On July 18, Wheaton College, one of most famous evangelical colleges in the U.S., joined The Catholic University of America in protesting the Obamacare HHS mandate by filing its own suit, with the Becket Fund for Religious Liberty as the attorney of record. In a press release, the Becket Fund noted, ‘This alliance marks the first-ever partnership between Catholic and evangelical institutions to oppose the same regulation in the same court.’

And on Page 30 of the complaint, you’ll see the sentence, “Wheaton requests a trial by jury on all issues so triable.” Like many of the institutions filing suit against the mandate, Wheaton College is exercising its right to a civil jury trial as protected by the Seventh Amendment to the Constitution.

Faith-based groups and their allies across America are protesting the Obamacare HHS mandate to force the provision of abortion-inducing drugs and devices through health insurance policies. For the first time in American history, a President is trying to impose a narrow definition of “religious institution,” in order to implement a political agenda. The definition could force the closure of faith-based services organizations, such as AIDS clinics, schools, and hospitals. If successful, the mandate would serve as the template for Uncle Sam to define any religious organization as it sees fit, and dictate hiring, financial, and all organizational decisions.

The Wheaton College lawsuit is the latest salvo in the ongoing protest. On June 14, the Catholic Heath Association, the largest groups of Catholic-based hospitals in the U.S., issued a letter opposing the HHS mandate. On June 11, over 150 faith-based organizations joined in a letter to HHS Secretary Sebelius, expressing “grave concern” over the impact that the Obamacare mandate will have on religious freedom. And on May 21, lawsuits were filed against the mandate by 43 Catholic dioceses, organizations and universities, specifically invoking their Seventh Amendment rights and demanding that local juries hear the suits, not judges. Other suits against the mandate were filed at various times by Christian colleges and state Attorneys General.

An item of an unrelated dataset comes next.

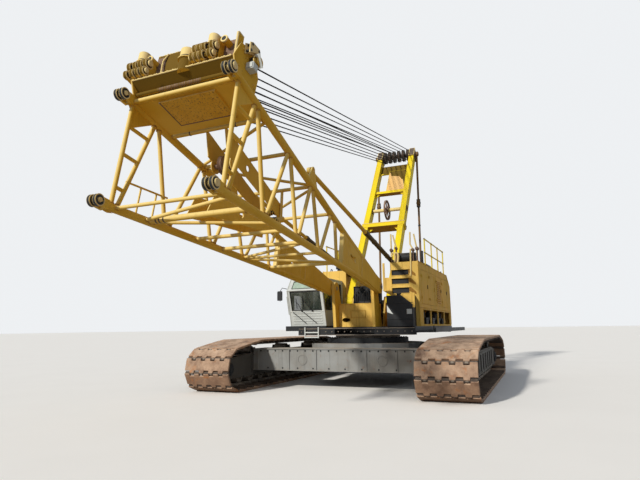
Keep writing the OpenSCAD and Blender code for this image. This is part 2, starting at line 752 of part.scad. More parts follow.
// Clevis lugs with their pin bores across the boom, at the four chord ends
module boom_end_lugs() {
    color(machine_dark) difference() {
        boom_frame() for (side = [-1, 1], t = [-1, 1]) translate([0, side * end_y, t * end_h])
            difference() {
                union() {
                    for (e = [[-85, -35], [35, 85]]) {
                        shaft(lug_s, 0, 2 * lug_r, e[0], e[1]);
                        block(boom_l + 20, lug_s, e[0], e[1], -lug_r * 0.8, lug_r * 0.8);
                    }
                    block(boom_l - 15, boom_l + 36, -85, 85, -76, 76);
                }
                shaft(lug_s, 0, 80, -100, 100);
            }
        for (side = [-1, 1], t = [-1, 1]) side_plane(side)
            bar([8000, 0, t * chord_h(8000)], [boom_l + 1, 0, t * chord_h(boom_l + 1)], chord_d + 0.4);
    }
}

// Frame inside the boom: on each side two arms, from the cross tubes behind the end deck
// above and below, meet at a hub tube that posts hold between the next cross tubes
guide_s = 7040;
guide_h = 330;
hub_s = 5220;
module inner_arm(t, s, h) {
    difference() {
        polygon([[s + 20, t * (h + 20)], [s - 150, t * 430], [hub_s - 70, t * 40],
            [hub_s - 70, t * 330], [s - 420, t * (h - 90)]]);
        translate([6600, t * 470]) circle(r = 60);
    }
}
module inner_tubes() {
    for (t = [[7440, 1, 76], [7580, -1, 104], [5290, 1, 76], [5520, -1, 76]])
        shaft(t[0], t[1] * chord_h(t[0]), t[2] + 0.4, -700, 700);
}
module boom_inner_frame() {
    color(ochre) boom_frame() difference() {
        union() {
            both_sides() {
                plate(190, 206) difference() {
                    union() {
                        inner_arm(1, 7440, chord_h(7440));
                        inner_arm(-1, 7580, chord_h(7580));
                        translate([guide_s, guide_h]) circle(r = 130);
                    }
                    translate([guide_s, guide_h]) circle(r = 45.2);
                }
                bar([hub_s, 240, 0], [5290, 240, chord_h(5290)], 60);
                bar([hub_s, 240, 0], [5520, 240, -chord_h(5520)], 60);
            }
            shaft(hub_s, 0, 120, -300, 300);
            shaft(hub_s, 180, 76, -206, 206);
        }
        inner_tubes();
    }
}
module boom_guide_sheave() {
    color(dusty_rust) boom_frame() {
        sheave(guide_s, guide_h, 0, 180);
        shaft(guide_s, guide_h, 90, -230, 230);
    }
}

// Bridle: the spreader that the luffing ropes pull, lying on the boom's end
link_ys = [-1090, -960, -850, -740, 270, 360, 450, 600];
module bridle_frame() {
    color(ochre) boom_frame() difference() {
        union() {
            both_sides() {
                plate(1000, 1030) polygon([[7900, 960], [8440, 985], [8460, 1090], [8560, 1300],
                    [8420, 1640], [8000, 1700], [7850, 1350]]);
                shaft(bridle_s, bridle_h, 200, 1000, 1180);
            }
            // apron that slopes up to the front edge, on a cross tube, with the back plate
            plate(-1000, 1000) polygon([[8270, 1120], [8285, 1105], [8568, 1282], [8557, 1298]]);
            shaft(8400, 1110, 70, -1000, 1000);
            block(8345, 8370, -1000, 1000, 1150, 1640);
            block(8345, 8370, -720, 200, 1640, 1870);
            // hooked links in two groups on their pins
            for (link = link_ys) plate(link - 30, link + 30) {
                polygon([[8360, 1300], [8590, 1330], [8560, 1480], [8550, 1670], [8460, 1680], [8360, 1600]]);
                translate([8550, 1580]) circle(r = 95);
                translate([8600, 1400]) circle(r = 80);
            }
            for (y = [[-1140, -690], [220, 650]]) {
                shaft(8550, 1580, 76, y[0], y[1]);
                shaft(8600, 1400, 56, y[0], y[1]);
            }
            // upright rollers' housings, short stub tubes and the box at the left end
            shaft_z(8475, -930, 200, 1400, 1880);
            shaft_z(8475, 520, 180, 1400, 1860);
            shaft_z(8480, 40, 250, 1250, 1680);
            for (y = [-740, 760]) bar([8360, y, 1700], [8540, y, 1700], 120);
            block(8345, 8370, 600, 1000, 1640, 1800);
            block(8345, 8370, -1000, -720, 1640, 1760);
            block(8345, 8500, 975, 1000, 1150, 1800);
            block(8345, 8500, 640, 665, 1300, 1800);
        }
        boom_cut() chord_pair(1, 0.4);
        shaft(bridle_s, bridle_h, 120.4, -1065, 1065);
    }
}
module bridle_sheaves() {
    color(dusty_rust) boom_frame() {
        for (r = rope_ys) sheave(bridle_s, bridle_h, r[1]);
        shaft(bridle_s, bridle_h, 120, -1060, 1060);
    }
}

// Backstops: tubes pinned to the gantry legs, with rods that slide out to the boom
backstop_v = [backstop_b.x - backstop_a.x, backstop_b[1] - backstop_a[1]];
backstop_l = norm(backstop_v);
backstop_pitch = atan2(backstop_v[1], backstop_v[0]);
module backstop_frame() {
    crane() translate([backstop_a.x, 0, backstop_a[1]]) rotate([0, -backstop_pitch, 0]) children();
}
module backstop_tubes() {
    color(ochre) backstop_frame() both_sides() translate([0, backstop_y, 0]) difference() {
        union() {
            shaft(0, 0, 190, -45, 45);
            bar([0, 0, 0], [3700, 0, 0], 130);
            bar([3580, 0, 0], [3700, 0, 0], 150);
        }
        shaft(0, 0, 90.4, -100, 100);
        bar([300, 0, 0], [3800, 0, 0], 112);
    }
}
module backstop_rods() {
    color(ochre) backstop_frame() both_sides() translate([0, backstop_y, 0]) {
        bar([2550, 0, 0], [backstop_l, 0, 0], 100);
        shaft(backstop_l, 0, 140, -35, 35);
    }
}

// Luffing ropes: six pairs from the gantry head to the bridle
module luffing_ropes() {
    span = [bridle_c.x - gantry_head_x, bridle_c[1] - gantry_head_z];
    across = [-span[1], span[0]] / norm(span) * rope_r;
    color([0.05, 0.05, 0.05]) crane() for (r = rope_ys, t = [-1, 1])
        bar([gantry_head_x + t * across[0], r[0], gantry_head_z + t * across[1]],
            [bridle_c.x + t * across[0], r[1], bridle_c[1] + t * across[1]], rope_d);
}

carbody();
slew_ring_outer();
track_frames();
track_rollers();
track_wheels();
travel_gearboxes();
track_left();
track_right();
upper_frame();
slew_ring_inner();
foot_columns();
foot_pins();
centre_box();
house_left();
house_right();
house_door_left();
house_door_right();
engine();
side_tank();
walkways();
handrails();
cab_shell();
cab_glass();
cab_seat();
cab_door();
cab_fittings();
gantry_legs();
gantry_head();
gantry_links();
head_sheaves();
leg_sheave();
hoist_drum_front();
hoist_drum_rear();
luffing_drum();
drum_stands();
boom_side_left();
boom_side_right();
boom_lacing();
boom_end_deck();
boom_end_lugs();
boom_inner_frame();
boom_guide_sheave();
bridle_frame();
bridle_sheaves();
backstop_tubes();
backstop_rods();
luffing_ropes();
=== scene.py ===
import json
import math
import bmesh
import bpy
import numpy as np
from mathutils import Matrix, Vector


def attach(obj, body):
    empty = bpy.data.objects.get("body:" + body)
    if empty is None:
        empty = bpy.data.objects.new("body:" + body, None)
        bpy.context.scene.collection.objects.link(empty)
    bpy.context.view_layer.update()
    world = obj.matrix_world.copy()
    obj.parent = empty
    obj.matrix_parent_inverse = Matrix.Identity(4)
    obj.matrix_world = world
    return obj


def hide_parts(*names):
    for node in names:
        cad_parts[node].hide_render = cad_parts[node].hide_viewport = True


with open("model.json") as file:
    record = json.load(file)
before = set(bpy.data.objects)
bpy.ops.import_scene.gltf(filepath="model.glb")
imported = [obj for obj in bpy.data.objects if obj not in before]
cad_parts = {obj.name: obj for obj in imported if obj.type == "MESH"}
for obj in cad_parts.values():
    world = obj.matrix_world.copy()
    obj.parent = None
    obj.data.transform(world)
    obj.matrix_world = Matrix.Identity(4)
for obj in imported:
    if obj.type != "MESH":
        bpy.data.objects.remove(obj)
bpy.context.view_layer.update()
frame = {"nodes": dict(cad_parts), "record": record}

# Places of the joints and of the boom's own frame, in metres, as in the part's source
FRONT_REACH = 9.924194
TAIL_REACH = 5.06
SLEW_X = (TAIL_REACH - FRONT_REACH) / 2
BOOM_ANGLE = math.radians(11.67)
FOOT = np.array([1.152 + SLEW_X, 0.0, 2.8])
BOOM_L = 8.48
FOOT_Y, END_Y = 0.742, 1.051
FOOT_H, END_H = 0.09, 0.97
TRACK_Y = 3.055
HOUSE_Y, HOUSE_FRONT, ROOF_Z = 1.8, 0.6, 3.55
LACE_R = 0.038


def boom_place(points):
    """Boom frame (s along, y, h across) to the row frame: a turn about Y, then a shift."""
    p = np.asarray(points, float)
    s, y, h = p[..., 0], p[..., 1], p[..., 2]
    c, n = math.cos(BOOM_ANGLE), math.sin(BOOM_ANGLE)
    return np.stack([FOOT[0] + s * c - h * n, y, FOOT[2] + s * n + h * c], -1)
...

This legal battle is yet another reminder that the Founding Fathers designed a civil justice system rooted in the right to a jury trial for civil suits for all cases and causes. Religious liberty, property rights, free speech rights, medical malpractice claims, and products liability claims are treated equally under the Founders’ grand design. The Founders wrote of the need to protect the right to a civil jury trial from before the Revolutionary War through the debates by the states on the ratification of the Constitution, and then to the adoption of the Seventh Amendment as part of the Bill of Rights. The Seventh Amendment was unanimously approved by the states. At no time did the Founders discuss abridging that right by splitting cases or causes of action into economic and non-economic, with different rights for different types.